As discussões citadas definem um modelo de governança que possa ser considerado paradigma? A primeira resposta que nos ocorre para a pergunta em questão é: depende da cultura que permeia o mercado que se considera; em sociedades que enfatizam o individualismo e a vitória pessoal, o modelo financeiro poderia ser a opção preferencial; em sociedades mais preocupadas com a coletividade, o modelo dos stakeholders poderia ser preferência. Os EUA, a Alemanha e o Japão têm sido associados aos modelos financeiro, no primeiro caso, e dos stakeholders nos demais.
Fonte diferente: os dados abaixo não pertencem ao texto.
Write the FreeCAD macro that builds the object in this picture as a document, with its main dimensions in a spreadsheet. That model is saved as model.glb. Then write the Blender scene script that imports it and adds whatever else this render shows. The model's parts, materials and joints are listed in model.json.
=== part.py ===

Entretanto, a resposta acima pode não ser satisfatória. Isso por que quando aprofundamos a realidade de uma dada organização, percebemos que ela tem especificidades operacionais que tornam, no mínimo, temerário adotar essa ou aquela corrente ideológica. Por mais focados em resultados econômicos que estejam - e necessitam estar - os dirigentes de uma sociedade por ações, dificilmente eles poderão ignorar, ao menos por longo tempo, as demandas sociais e ambientais que se intensificam sobre suas empresas. Adicionalmente, não nos parece que os investidores do mercado de capitais não estejam prestando atenção nessas demandas (pelo contrário!). Assim sendo, talvez a melhor resposta para a pergunta do título deste artigo seja: não existem modelos paradigmáticos de governança corporativa, existindo, porém, as melhores políticas e práticas de governança que os especialistas no tema conseguem vislumbrar em um dado momento, bem como as escolhas do mundo real, aquelas que os dirigentes organizacionais definem como sendo as possíveis.